Vettel owned the race, controlling Webber easily. Further back, Alonso kept them honest but no more than that, and was lucky that it was team mate Felipe Massa who rode shotgun all the way to the flag after another good race for the Brazilian in which he had greater pace than the Spaniard. Lotus’s Kimi Raikkonen was a lonely fifth, while a great drive by Nico Hulkenberg realised sixth place for Force India after a gritty battle with Romain Grosjean in the other Lotus.

McLaren’s disastrous day saw Hamilton troubled early on with tyre wear and he was the first pit stopper on the 13th lap as he switched from Pirelli’s super-soft rubber to the softs.
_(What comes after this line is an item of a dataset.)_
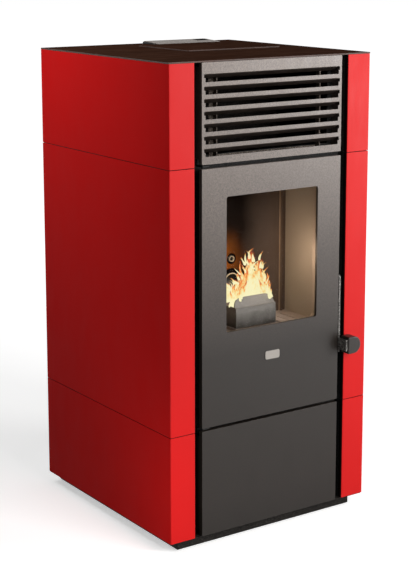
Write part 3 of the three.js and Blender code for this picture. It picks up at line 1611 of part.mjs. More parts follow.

He had superb battles with Raikkonen and then Hulkenberg and Grosjean, but that set lasted only until Lap 26. The third set was worn out by Lap 42, which dropped him from contention for sixth place to a fight for eighth with the Toro Rossos.

He pushed Jean-Eric Vergne as hard as he could, but after the Frenchman had reacted by catching and passing team mate Daniel Ricciardo to take an excellent eighth, Hamilton picked up a chunk of astro-turf on his right-hand sidepod. As that affected his MP4-27’s aerodynamics he dropped away and was lucky to resist Perez at the flag by a scant 0.3s.

The result puts Ferrari ahead of McLaren in the constructors’ stakes, 290 points to 284, as Red Bull’s great day brought their score to 367.

Force India’s Paul di Resta battled all afternoon with Mercedes’ Michael Schumacher, but Hulkenberg’s performance put him ahead of the Scot in the points table after Di Resta took 12th ahead of Schumacher. Behind them, Williams’ Pastor Maldonado and Bruno Senna ran wheel-to-wheel for much of the way. The Venezuelan led his team mate home by 1.9s after the Brazilian’s attempt to pass in Turn Three on the 54th lap was repelled.

The Caterham drivers also had a close race, swapping position on more than one occasion before Vitaly Petrov made it stick as Heikki Kovalainen fell back. They finished 16th and 17th as Timo Glock led Marussia partner Charles Pic in their wake. At one stage the German kept the green and yellow cars honest before falling back.

Narain Karthikeyan was the final finisher in 21st for HRT, as team mate Pedro de la Rosa joined Button, Rosberg and Kobayashi on the list of retirements.